School was closed. This isn't the very first snow this season but it's certainly the first day of real snow—that is, deep snow, blowing snow, power outages—and the bridge over the creek next to the bakery had a real holiday look this morning. Curl up and read, friends! I’m in town waiting for Dan, the UPS man, to bring me The Elegance of the Hedgehog, strongly recommended by a family member, and Mouth Wide Open, another fun foodie book out in paperback in time for the holidays. Animals Make Us Human, the new book by Temple Grandin, is going on my next order, along with anything else my customers request.
One recent request (coming today or tomorrow) was How Football Explains America. (I’d be on somewhat firmer ground if the explanation were baseball.) Someone else ordered How We Live and How We Die, two books by the same author; another asked for A Whole New Mind; still another wants (to know) How to Write Like Chekhov. I’d settle for my old (used) mind, if only I could learn to write like Chekhov. It’s always interesting, though, to see what titles come together on an order list, kind of like looking at a virtual communal bookshelf where neighbors have each contributed a book or two.
Temple Grandin is one of the most interesting non-fiction writers alive.
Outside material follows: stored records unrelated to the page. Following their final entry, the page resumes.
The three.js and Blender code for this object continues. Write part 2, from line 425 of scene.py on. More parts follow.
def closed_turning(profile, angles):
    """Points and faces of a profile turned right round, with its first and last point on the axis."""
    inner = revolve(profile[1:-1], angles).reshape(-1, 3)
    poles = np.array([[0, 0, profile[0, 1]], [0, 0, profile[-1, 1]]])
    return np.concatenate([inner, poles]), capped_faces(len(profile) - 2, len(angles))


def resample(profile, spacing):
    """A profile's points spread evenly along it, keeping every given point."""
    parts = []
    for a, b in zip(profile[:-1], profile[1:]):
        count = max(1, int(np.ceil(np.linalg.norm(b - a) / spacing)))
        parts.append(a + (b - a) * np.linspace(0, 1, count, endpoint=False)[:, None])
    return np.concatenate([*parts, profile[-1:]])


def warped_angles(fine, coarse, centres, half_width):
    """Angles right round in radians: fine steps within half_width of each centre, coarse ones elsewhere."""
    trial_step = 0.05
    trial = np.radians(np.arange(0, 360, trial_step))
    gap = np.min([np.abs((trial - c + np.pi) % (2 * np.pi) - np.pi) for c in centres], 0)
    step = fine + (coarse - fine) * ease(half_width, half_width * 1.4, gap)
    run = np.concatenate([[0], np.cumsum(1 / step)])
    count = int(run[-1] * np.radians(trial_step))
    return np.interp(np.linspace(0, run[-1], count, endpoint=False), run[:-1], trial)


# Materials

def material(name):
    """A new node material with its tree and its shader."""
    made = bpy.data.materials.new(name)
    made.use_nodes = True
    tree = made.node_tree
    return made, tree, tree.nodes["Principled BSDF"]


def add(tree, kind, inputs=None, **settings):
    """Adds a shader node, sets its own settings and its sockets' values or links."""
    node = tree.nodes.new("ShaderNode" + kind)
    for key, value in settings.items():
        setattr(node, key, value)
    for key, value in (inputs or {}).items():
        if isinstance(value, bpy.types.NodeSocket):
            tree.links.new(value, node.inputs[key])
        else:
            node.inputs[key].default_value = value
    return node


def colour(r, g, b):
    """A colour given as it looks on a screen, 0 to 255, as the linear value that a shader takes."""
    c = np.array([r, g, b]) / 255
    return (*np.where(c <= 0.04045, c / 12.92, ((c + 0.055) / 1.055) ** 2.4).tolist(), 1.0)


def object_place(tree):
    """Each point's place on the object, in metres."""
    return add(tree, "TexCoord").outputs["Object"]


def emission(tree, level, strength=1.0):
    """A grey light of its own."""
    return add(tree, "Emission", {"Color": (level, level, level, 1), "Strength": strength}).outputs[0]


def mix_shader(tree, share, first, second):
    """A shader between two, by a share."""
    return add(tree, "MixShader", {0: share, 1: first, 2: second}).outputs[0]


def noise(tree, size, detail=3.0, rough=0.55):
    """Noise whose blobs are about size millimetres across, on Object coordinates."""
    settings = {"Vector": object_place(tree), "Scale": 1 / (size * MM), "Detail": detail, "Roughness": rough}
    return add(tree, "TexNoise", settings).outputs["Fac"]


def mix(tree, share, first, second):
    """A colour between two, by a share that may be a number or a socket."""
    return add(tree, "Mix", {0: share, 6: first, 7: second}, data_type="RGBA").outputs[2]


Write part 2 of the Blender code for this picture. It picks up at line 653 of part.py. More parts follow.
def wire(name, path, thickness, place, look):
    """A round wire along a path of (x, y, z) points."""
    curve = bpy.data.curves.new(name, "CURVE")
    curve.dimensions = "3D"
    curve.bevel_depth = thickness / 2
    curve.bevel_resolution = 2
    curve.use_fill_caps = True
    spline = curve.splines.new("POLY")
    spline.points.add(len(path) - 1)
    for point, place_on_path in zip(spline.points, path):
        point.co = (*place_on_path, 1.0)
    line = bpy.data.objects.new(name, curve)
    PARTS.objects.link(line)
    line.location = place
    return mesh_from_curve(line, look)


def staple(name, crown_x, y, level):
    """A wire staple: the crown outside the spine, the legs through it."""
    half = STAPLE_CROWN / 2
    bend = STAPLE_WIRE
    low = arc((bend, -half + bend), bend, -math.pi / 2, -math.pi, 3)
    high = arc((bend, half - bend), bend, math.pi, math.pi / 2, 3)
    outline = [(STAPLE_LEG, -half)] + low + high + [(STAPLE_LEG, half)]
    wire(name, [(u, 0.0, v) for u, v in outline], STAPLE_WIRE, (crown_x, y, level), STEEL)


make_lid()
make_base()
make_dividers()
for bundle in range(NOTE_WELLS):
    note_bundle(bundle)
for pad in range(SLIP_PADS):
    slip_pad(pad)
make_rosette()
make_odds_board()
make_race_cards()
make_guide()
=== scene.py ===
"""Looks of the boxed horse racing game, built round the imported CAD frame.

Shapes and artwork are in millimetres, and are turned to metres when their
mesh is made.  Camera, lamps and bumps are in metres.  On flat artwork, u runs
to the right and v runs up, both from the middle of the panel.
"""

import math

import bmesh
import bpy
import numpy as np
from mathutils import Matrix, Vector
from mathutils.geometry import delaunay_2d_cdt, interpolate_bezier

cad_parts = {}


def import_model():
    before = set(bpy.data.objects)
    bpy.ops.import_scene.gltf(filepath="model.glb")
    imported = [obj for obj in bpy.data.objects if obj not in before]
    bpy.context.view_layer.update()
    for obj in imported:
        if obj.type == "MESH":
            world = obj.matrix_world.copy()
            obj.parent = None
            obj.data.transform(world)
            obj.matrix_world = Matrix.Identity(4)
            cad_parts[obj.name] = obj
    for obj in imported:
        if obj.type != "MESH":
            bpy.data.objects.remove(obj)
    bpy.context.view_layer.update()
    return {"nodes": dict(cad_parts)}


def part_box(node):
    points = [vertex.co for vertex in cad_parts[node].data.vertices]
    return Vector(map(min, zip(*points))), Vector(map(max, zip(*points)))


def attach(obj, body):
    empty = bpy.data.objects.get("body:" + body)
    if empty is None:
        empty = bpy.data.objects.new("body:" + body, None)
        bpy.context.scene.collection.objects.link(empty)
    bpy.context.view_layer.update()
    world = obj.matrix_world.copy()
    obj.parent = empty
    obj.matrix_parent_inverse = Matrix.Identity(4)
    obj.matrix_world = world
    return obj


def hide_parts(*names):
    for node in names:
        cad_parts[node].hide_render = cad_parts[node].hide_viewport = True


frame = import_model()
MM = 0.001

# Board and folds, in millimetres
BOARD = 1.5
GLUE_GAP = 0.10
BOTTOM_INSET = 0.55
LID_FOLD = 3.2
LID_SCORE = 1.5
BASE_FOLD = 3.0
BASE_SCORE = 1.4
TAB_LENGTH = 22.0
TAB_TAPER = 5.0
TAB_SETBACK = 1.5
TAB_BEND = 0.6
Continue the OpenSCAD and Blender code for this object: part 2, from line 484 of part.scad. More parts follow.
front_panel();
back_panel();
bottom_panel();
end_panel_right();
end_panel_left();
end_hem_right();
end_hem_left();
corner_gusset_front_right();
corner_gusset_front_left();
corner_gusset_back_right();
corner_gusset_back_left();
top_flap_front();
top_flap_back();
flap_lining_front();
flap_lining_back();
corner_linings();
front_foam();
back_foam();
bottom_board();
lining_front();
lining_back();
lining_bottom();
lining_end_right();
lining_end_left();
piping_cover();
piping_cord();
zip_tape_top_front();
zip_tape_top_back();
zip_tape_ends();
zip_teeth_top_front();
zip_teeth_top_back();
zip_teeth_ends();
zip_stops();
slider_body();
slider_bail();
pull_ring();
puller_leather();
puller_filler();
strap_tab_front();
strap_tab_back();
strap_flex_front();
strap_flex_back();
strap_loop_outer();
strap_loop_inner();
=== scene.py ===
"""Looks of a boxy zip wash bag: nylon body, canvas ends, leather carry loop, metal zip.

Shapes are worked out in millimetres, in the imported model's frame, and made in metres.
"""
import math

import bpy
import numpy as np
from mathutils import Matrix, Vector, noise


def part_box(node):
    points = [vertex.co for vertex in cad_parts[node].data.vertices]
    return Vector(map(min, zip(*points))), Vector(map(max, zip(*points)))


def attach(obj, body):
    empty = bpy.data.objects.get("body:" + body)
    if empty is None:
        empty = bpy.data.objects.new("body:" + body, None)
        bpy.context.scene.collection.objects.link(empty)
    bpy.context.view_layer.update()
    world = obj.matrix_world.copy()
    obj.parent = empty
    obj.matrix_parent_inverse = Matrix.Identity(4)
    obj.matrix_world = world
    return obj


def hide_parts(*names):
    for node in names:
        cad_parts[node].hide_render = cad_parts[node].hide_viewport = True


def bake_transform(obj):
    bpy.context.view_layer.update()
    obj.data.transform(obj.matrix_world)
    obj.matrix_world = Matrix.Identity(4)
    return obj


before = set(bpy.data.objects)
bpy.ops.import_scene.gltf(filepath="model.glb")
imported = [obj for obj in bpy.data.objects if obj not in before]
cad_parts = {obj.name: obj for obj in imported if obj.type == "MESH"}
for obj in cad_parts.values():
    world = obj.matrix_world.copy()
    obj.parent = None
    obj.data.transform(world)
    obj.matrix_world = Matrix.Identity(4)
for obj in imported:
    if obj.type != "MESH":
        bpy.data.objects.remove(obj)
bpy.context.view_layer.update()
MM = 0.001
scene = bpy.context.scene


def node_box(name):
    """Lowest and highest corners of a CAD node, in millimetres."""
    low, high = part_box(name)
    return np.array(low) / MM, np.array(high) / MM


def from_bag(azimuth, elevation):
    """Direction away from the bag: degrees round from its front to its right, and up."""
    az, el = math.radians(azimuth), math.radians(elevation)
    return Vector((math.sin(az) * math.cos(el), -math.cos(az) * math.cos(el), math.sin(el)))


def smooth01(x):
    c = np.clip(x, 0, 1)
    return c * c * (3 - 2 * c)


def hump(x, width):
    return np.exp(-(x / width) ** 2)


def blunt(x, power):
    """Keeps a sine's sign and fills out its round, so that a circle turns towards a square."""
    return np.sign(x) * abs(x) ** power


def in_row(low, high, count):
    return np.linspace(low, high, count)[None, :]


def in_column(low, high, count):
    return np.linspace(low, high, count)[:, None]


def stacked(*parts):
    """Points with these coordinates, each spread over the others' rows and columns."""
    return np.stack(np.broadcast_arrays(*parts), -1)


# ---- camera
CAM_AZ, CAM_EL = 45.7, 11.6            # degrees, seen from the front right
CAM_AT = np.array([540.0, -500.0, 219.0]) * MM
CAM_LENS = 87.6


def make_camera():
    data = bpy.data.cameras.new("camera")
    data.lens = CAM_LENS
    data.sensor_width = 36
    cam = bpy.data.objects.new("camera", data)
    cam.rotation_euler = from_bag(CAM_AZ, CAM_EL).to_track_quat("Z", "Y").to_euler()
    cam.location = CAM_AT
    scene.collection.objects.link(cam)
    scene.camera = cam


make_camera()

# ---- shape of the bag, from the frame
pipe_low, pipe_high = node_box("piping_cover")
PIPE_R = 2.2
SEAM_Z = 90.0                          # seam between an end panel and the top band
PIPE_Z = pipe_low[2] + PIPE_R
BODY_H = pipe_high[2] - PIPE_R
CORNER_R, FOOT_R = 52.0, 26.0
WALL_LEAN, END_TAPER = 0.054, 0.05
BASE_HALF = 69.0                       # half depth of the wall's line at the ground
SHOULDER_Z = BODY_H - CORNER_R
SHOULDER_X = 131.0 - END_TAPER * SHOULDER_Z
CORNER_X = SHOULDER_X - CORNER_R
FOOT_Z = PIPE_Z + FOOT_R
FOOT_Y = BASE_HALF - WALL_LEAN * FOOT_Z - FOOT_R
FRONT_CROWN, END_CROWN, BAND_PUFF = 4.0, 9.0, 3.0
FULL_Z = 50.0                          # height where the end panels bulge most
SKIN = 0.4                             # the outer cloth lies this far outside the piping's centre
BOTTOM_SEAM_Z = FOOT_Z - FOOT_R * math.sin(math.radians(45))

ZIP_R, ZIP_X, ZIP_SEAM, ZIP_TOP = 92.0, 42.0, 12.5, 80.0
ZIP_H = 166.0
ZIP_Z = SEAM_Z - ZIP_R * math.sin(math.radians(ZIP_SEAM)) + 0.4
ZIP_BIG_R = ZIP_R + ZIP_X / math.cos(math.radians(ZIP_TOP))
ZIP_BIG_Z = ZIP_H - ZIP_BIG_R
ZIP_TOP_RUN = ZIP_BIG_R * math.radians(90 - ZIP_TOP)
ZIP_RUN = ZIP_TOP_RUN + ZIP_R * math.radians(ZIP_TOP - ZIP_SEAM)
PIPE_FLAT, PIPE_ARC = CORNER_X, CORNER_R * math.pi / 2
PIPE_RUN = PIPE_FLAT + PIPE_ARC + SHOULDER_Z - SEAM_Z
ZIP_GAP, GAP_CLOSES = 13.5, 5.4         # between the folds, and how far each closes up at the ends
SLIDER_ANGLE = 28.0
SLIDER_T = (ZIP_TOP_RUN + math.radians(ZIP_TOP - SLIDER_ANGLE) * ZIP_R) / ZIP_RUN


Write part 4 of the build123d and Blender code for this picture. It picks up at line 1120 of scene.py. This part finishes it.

Another book to put on my list. I'm hoping to be in the mood for "serious" reading any day now, but I should probably ease into it. I listened to one too many "analyses" of the current economic disaster and shorted out a couple of circuits.
Left Northport at 4:45 a.m. Sunday. Sorry we missed the snow, it looks beautiful.
How long is your list, Gerry? If I wrote mine down instead of just (thinking I'm) keeping it in my head, the assignment would be daunting. For instance, do I really have to read THE RED AND THE BLACK by Stendahl this winter? I do look forward to more reading after the holidays but also to some serious time for intensive writing.
Anonymous, did you really miss the snow? I heard tales of people coming back from Chicago on Sunday and being in the heart of the storm from Michigan City all the way to Traverse City.
We got to Dayton before noon Sunday and saw the storm was coming behind us, so we pushed on to Knoxville and missed all but a light dusting in the mountains before we got to Asheville the next day. I'm glad we missed the snow while driving, but it would have been nice to stay another few days and remember what living up north felt like. Then I probably wouldn't have minded coming back to South Carolina so much.
I've started reading my Proust I bought at Dog Ears Saturday.
Ah, the South Carolina contingent! Well, yes, you did miss the challenge of Up North snow, which continues. Come back for another adventure any time, and meanwhile enjoy the pictures in your mind of hawthorne in bloom as you read Proust.